In fact, I’ve tested it last year in one of my demos and on older GPUs (e.g. on my old HD2600XT) instanced arrays were a little faster but only with about 10% but on newer GPUs (e.g. on my current HD5770) there was no performance difference between the two.

Of course, if you really want full flexibility, you need to add one more level of indirection to the buffer texture access and that has its cost, however I wouldn’t say that it is a show stopper from performance point of view.

obidobi · May 31, 2011, 5:27am

So your suggestion is something like:

Have an instance attribute buffer containing the instance indexes. Then use those to fetch the data from a texture.

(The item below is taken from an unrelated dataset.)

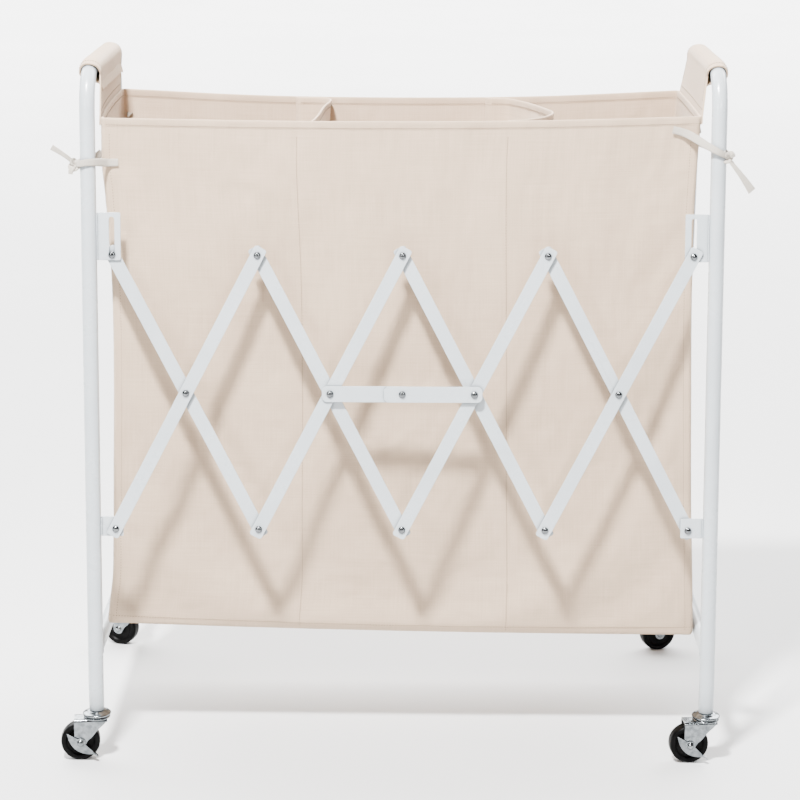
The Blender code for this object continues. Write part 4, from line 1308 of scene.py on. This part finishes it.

Being able to bind an instance index buffer and then have the data fed to the vertex shader thru attributes would be much more clean :). Feels like it should be slighlty faster to.

aqnuep · June 1, 2011, 2:27am

Something like that, however, to be more precise, we need the following to achieve what you want:

#1 Have one or more buffers containing the data corresponding to the instances
#2 Have another buffer that actually contains a list of indices into the instance data buffer(s).

You can attach buffer(s) #1 as buffer textures and you can attach buffer #2 either as an instanced array (the indices will be available in the shader in the form of an attribute) or a buffer texture (the indices can be fetched from the buffer texture based on the value of gl_InstanceID). In both cases you can finally fetch the instance data from the buffer(s) #1 based on the determined index.
AFAIK there is no other way in current hardware to solve this problem.

You are right, that it may be more convenient to simply bind an instance index buffer, however I’m unsure whether OpenGL is for providing higher level APIs that hide the underlying implementation. Modern OpenGL is about exposing hardware capabilities in the most general way possible and I don’t think they would like to bloat the API with redundant functionalities.
About performance, I’m not convinced that any API abstraction would provide any performance benefit as from hardware point of view the two approaches would be equivalent.